グローバル化が世界に何をもたらしたのか、これほど雄弁に語るグラフを私はほかに知らない。
世界で最も収入の多い人から少ない人までをずらりと横軸に並べ、リーマン・ショックが起きた2008年までの20年間でどれだけ所得が増えたかを示したものだ。鼻を高く上げた象のような形に見えることから、「グローバル化の象グラフ」と呼ばれている。
最も豊かな1%、つまり先進国の富裕層と、所得が上から30~60%の人々、すなわち中国など新興国の多くの人々は6割以上も所得が増えた。一方、象の鼻の曲がったあたりにいる上位10~20%の人たち、先進国の中間層や低所得層は、ほぼ収入が増えなかった。
「象グラフ」をつくった元世界銀行エコノミストのブランコ・ミラノビッチは「新興国の雇用が増えたことで世界は以前より豊かに、そして平等になった。ただ、先進国の普通の働き手の利益にはつながらなかったかもしれない」と話す。いまグローバル化への反発を強めているのは、まさにこの層だ。
もっとも、先進国であっても、グローバル化のおかげで消費者は多様な商品を安く買えるようになった。力のある人や企業が活躍できるチャンスも広がった。経済全体では利益の方が大きいというのが、経済学の常識的な見方だろう。

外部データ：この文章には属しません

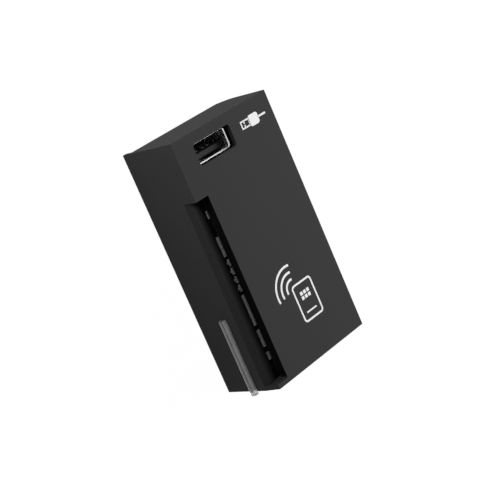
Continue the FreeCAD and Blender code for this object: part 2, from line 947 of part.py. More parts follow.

ただ、消費者としての利益は薄く広く行き渡って実感しにくいのに対し、仮に一部であっても雇用が損なわれれば、人々の生活基盤そのものが揺らぐ。「働き手の痛み」がなにより注目されるのはそのためだ。この特集では、グローバル化に異議を申し立て始めた中間層や低所得層の人たちをめぐる動きに焦点を当てる。
そもそも戦後、欧米や日本で中間層が膨らんだのは、経済が成長したからだけではない。